You can find medicinal herbs and plants like elderberry and chamomile at Community Roots Garden. Bolin and her fellow farmers also grow several varieties of Indigenous squash, African cowpeas, paw paws (a sweet tree fruit native to this region), potatoes, strawberries, Napa cabbage, and zucchini, just to name a few examples of the garden’s year-round bounty.
Providing Healing and Leaving a Legacy
More white and conventional farmers may be starting to recognize the wisdom of traditional Black and Indigenous peoples farming methods. Unfortunately, Bolin and Cook say they are losing something important in the process—the emphasis on community, social justice, and healing.
“It’s about being more ‘we-centric’ than ‘I-centric,” Bolin says. “This is about taking care of the land, feeding your family, feeding your neighbors. Those are things our people have always done.”
All of Community Roots Garden’s organic produce and the land to grow it on is free. People are encouraged to take only what they need and leave the rest for others. Bolin is a passionate believer that everyone should have access to fresh, healthy foods and that communities have a responsibility to look out for those in need.

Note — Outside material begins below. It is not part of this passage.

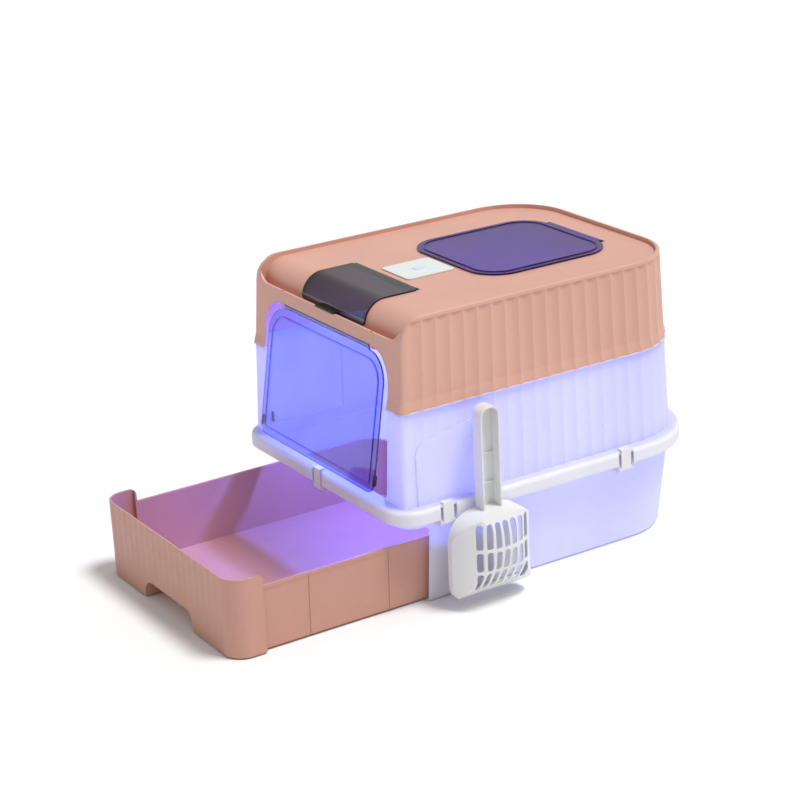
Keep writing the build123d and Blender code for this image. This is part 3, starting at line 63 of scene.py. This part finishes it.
KEY_RING_RADIUS = 0.0118
KEY_RING_TOP = 0.00035  # crest of the ring above the lamp's plate
KEY_RING_SHOULDER = 0.0002  # height of its shoulders
KEY_RING_SUNK = 0.0002  # depth of its foot in the plate
KEY_RING_SPREAD = 0.6  # the shoulders' place between crest and foot
KEY_RING_SEGMENTS = 72
GLOW_GAP = 0.0015  # from the lamp's housing down to its light
GLOW_INSET = 0.008  # how much smaller the light is than the lens

FLOOR_DROP = 0.0004
AIM_POINT = (0, -0.1, 0.15)
KEY_PLACE = (0.8, 0.6, 2.7)
BACK_PLACE = (-2.4, 1.6, 1.3)
BACK_SIZE = 2.0
SENSOR_WIDTH = 36.0  # millimetres
CLIP_NEAR = 0.05
CLIP_FAR = 60.0
CAMERA_PLACE = (2.4684, -1.6446, 1.2854)
CAMERA_RIGHT = (0.5391, 0.8410, -0.0465)
CAMERA_BACK = (0.7983, -0.4925, 0.3467)


def linear(red, green, blue):
    """A scene colour from 0-255 screen values."""
    return tuple(
        c / 12.92 if c <= 0.04045 else ((c + 0.055) / 1.055) ** 2.4
        for c in (red / 255, green / 255, blue / 255)
    )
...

She believes people also need a peaceful place to nourish their souls, get back to the land, and restore their spirits. She is proud that Community Roots Garden has become one such “sacred space.”
“A lot of people just come out there to put their hands into the soil. They leave their sorrows there and gain peace,” Bolin observes. “We want that to be around forever and ever because in this chaotic world and this hectic life, people need a place to go . . . to restore themselves.”
Mighty Thundercloud Edible Forest is becoming one of those places, too. That wasn’t the plan when Cook bought it, though. Growing up on the land he now owns, Cook only saw farmwork as chores that he and his sister were eager to finish.
It took a trip to East Africa, where Cook immersed himself in the culture, talked to farmers, and ate what they grew, for him to feel a spiritual connection to his family’s agricultural heritage. But it wasn’t until visitors and volunteers started showing up on his farm a few years ago that he realized people in his community hungered for something he could provide.
Cook believes young Black visitors from nearby urban areas in particular “are following sort of the inner calling to return to the land. I’m conscious of that now and really creating the space because I realized they were looking for certain things” beyond seeing how a farm operates.
“We are coming to the land under our own [power], as opposed to when we were first brought here and forced [to work] and were exploited,” Cook said. Many of those enslaved Africans’ descendants ultimately left agricultural regions like Virginia’s Eastern Shore. Fortunately for Cook, the few who stayed and continued farming kept their ancestors’ knowledge alive. It was still alive for Cook to tap when he bought his farm in 2014.
These days, Cook wants to be “a gateway or that bridge,” creating opportunities for people to learn from him and transmitting what he has learned from his parents and elder farmers to the next generation.
Leaving a legacy for future generations is what drives Bolin as well. Community Roots Garden is currently planting pecan and walnut trees that will not produce their first fruit until after she dies. But Bolin’s grandchildren and their grandchildren and all of their neighbors will see them. She hopes they will think of her and how the community came together three years ago to create this free garden.
“I’m not doing this for the here and now. I’m doing it for the next seven generations. I’m doing it for the people who come after me,” Bolin says.
Vanessa Bolin and Thelonius Cook are part of the Million Acre Challenge, a collaborative project of farmers and advocates working to advance soil health throughout the Chesapeake Bay region. CBF is a founding partner.